Amid food and fanfare, Google representatives joined officials from the state, Allegheny County and Carnegie Mellon University at noon to mark the Silicon Valley firm's plan to set up a research and development operation near CMU's campus.
Earlier in the morning, North Side-based Technology Collaborative, a public and privately funded tech advocacy group, reported that 50 information technology and robotics firms and organizations that are members added 304 jobs in the 12 months ended in June, the biggest increase in four years.
Google said its operation will be headed by Andrew Moore, 40, a CMU computer science and robotics professor who chairs a lab that tracks data patterns. An office site has yet to be chosen, though state officials had suggested it could end up in the Collaborative Innovation Center on CMU's campus.
The search engine giant decided to open a Pittsburgh outpost after approaching several CMU researchers and graduates who were interested in working for the company but were loathe to leave Pittsburgh, said Craig Nevill-Manning, the director of Google's New York City-based Engineering Center.

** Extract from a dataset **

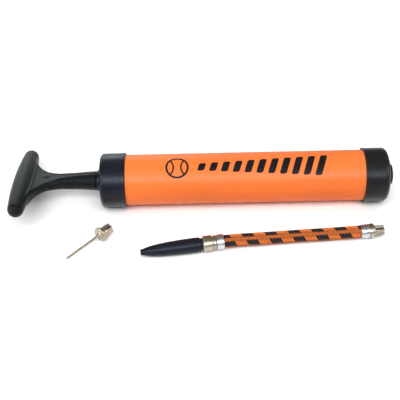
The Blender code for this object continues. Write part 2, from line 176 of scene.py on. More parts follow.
class BALLPUMP_PG_colours(bpy.types.PropertyGroup):
    barrel: colour_property("Barrel", "Orange of the barrel", (0.8, 0.165, 0.032))
    black: colour_property("Collar", "Black of the front collar and the nozzle", (0.0055, 0.0065, 0.0105))
    outlet: colour_property("Outlet", "Black of the end cap and its boss", (0.007, 0.007, 0.0072))
    handle: colour_property("Handle", "Black of the handle", (0.004, 0.0048, 0.0055))
    nickel: colour_property("Nickel", "Plated brass", (0.47, 0.41, 0.32))
    silver: colour_property("Silver", "Ferrules", (0.62, 0.64, 0.65))
    yarn: colour_property("Yarn", "Orange of the braid", (0.64, 0.15, 0.018))
    tracer: colour_property("Tracer", "Black of the braid", (0.006, 0.0055, 0.006))


def sizes():
    return bpy.context.scene.ballpump_sizes


def colours():
    return bpy.context.scene.ballpump_colours


# ---- materials
class Nodes:
    """A small helper for wiring a material's nodes."""

    def __init__(self, name):
        self.material = bpy.data.materials.new(name)
        self.material.use_nodes = True
        self.tree = self.material.node_tree
        self.shader = self.tree.nodes["Principled BSDF"]
        self.coords = self.tree.nodes.new("ShaderNodeTexCoord").outputs["Object"]

    def add(self, kind, **settings):
        node = self.tree.nodes.new(kind)
        for key, value in settings.items():
            setattr(node, key, value)
        return node

    def link(self, source, target):
        self.tree.links.new(source, target)

    def noise(self, scale, detail=3.0, roughness=0.5, stretch=None):
        node = self.add("ShaderNodeTexNoise")
        node.inputs["Scale"].default_value = scale
        node.inputs["Detail"].default_value = detail
        node.inputs["Roughness"].default_value = roughness
        source = self.coords
        if stretch:
            mapping = self.add("ShaderNodeMapping")
            mapping.inputs["Scale"].default_value = stretch
            self.link(self.coords, mapping.inputs["Vector"])
            source = mapping.outputs["Vector"]
        self.link(source, node.inputs["Vector"])
        return node.outputs["Fac"]

    def spread(self, source, low, high, start=0.3, end=0.7):
        node = self.add("ShaderNodeMapRange")
        node.inputs["From Min"].default_value = start
        node.inputs["From Max"].default_value = end
        node.inputs["To Min"].default_value = low
        node.inputs["To Max"].default_value = high
        self.link(source, node.inputs["Value"])
        return node.outputs["Result"]

    def set(self, socket, value):
        """Give one of the shader's sockets a constant."""
        self.shader.inputs[socket].default_value = value

    def rough(self, source, *span):
        """Let a texture drive the roughness."""
        self.link(self.spread(source, *span), self.shader.inputs["Roughness"])

    def shades(self, source, colour, dark, light, start=0.3, end=0.7):
        """Colour that wanders between darker and lighter shades of itself."""
        ramp = self.add("ShaderNodeValToRGB")
        ramp.color_ramp.elements[0].position = start
        ramp.color_ramp.elements[1].position = end
        ramp.color_ramp.elements[0].color = (*[c * dark for c in colour], 1)
        ramp.color_ramp.elements[1].color = (*[min(1.0, c * light) for c in colour], 1)
        self.link(source, ramp.inputs["Fac"])
        self.link(ramp.outputs["Color"], self.shader.inputs["Base Color"])

    def paint_gap_shade(self, attribute, low, high, darkest, lightest):
        """Painted shade: multiply the base colour by a stored height, from darkest at low to lightest at
        high.
        """
        stored = self.add("ShaderNodeAttribute", attribute_name=attribute)
        shade = self.spread(stored.outputs["Fac"], darkest, lightest, low, high)
        scale = self.add("ShaderNodeVectorMath", operation="SCALE")
        self.link(self.shader.inputs["Base Color"].links[0].from_socket, scale.inputs[0])
        self.link(shade, scale.inputs["Scale"])
        self.link(scale.outputs["Vector"], self.shader.inputs["Base Color"])

    def bump(self, source, distance, strength=1.0, after=None):
        node = self.add("ShaderNodeBump")
        node.inputs["Strength"].default_value = strength
        node.inputs["Distance"].default_value = distance
        self.link(source, node.inputs["Height"])
        if after:
            self.link(after, node.inputs["Normal"])
        self.link(node.outputs["Normal"], self.shader.inputs["Normal"])
        return node.outputs["Normal"]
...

"The response [always] was, 'I really like living in Pittsburgh,' " he said. "If we were gonna hire these people, we'd have to open an office here."
But Dr. Nevill-Manning hedged when asked specifically how many jobs Google plans to fill in the local operation, though he indicated that as many as 100 could be hired over the next few years. Software engineers initially are being hired, according to the company's Web site.
Once Google settles on how many positions it plans to fill, it could be in line for a financial incentive package from the state and county, state Secretary of Community and Economic Development Dennis Yablonsky said.
Several details have yet to be ironed out, including which projects the local office will focus on. Dr. Moore noted that the projects will be "influenced by the people we hire."
Local work potentially could involve "Google Books," a database of digitized published work that Google recently launched, and "Google Q&A," a digital encyclopedia of sorts in which consumers can ask a question and have it answered using the Web's vast resources, said Dr. Nevill-Manning.
Google already counts 50 CMU alumni among its staff at offices around the world.
The university ranks among the country's top engineering and computer science schools, and has affiliations with Intel Corp. and Apple Computer Inc., both of which have offices in the Collaborative Innovation Center on the slopes of Panther Hollow off Forbes Avenue.
Google's announcement reflects another notch in the belt for local research institutions, particularly CMU and Pitt, that have been pushing to attract more investments in industries that promise to be future job generators.
That effort is being supported by the Technology Collaborative, formed with the past year's merger of the Pittsburgh Digital Greenhouse and the Robotics Foundry.
The collaborative said its member firms created a net 304 local jobs in fiscal 2005, mostly from start-up firms. That's up from just 77 new jobs in the prior 12 months and 439 jobs that were lost in fiscal 2003, when the sting of the dot.com bust was still being felt.
Overall, the group said it has spawned some 609 jobs since 2000, mostly from the efforts of the former Digital Greenhouse, which ran education and business development programs for fledgling companies.
The Robotics Foundry, abetted by the federally funded National Center for Defense Robotics that researches and develops unmanned robotic vehicles for use by the armed services, linked Defense Department dollars with local firms on defense-related projects.
Armed with a budget of $10.5 million from public and private sources, the collaborative is collectively charged with growing the region's cluster of information technology and robotics-related companies. That has proven to be slow going until the past year, said Tech Collaborative Chief Executive Officer David Ruppersberger.
"People are hiring," he said, adding that he is predicting that the IT, medical device and robotics-aided assisted-living sectors will be "a real strong suit for this region over the next five years."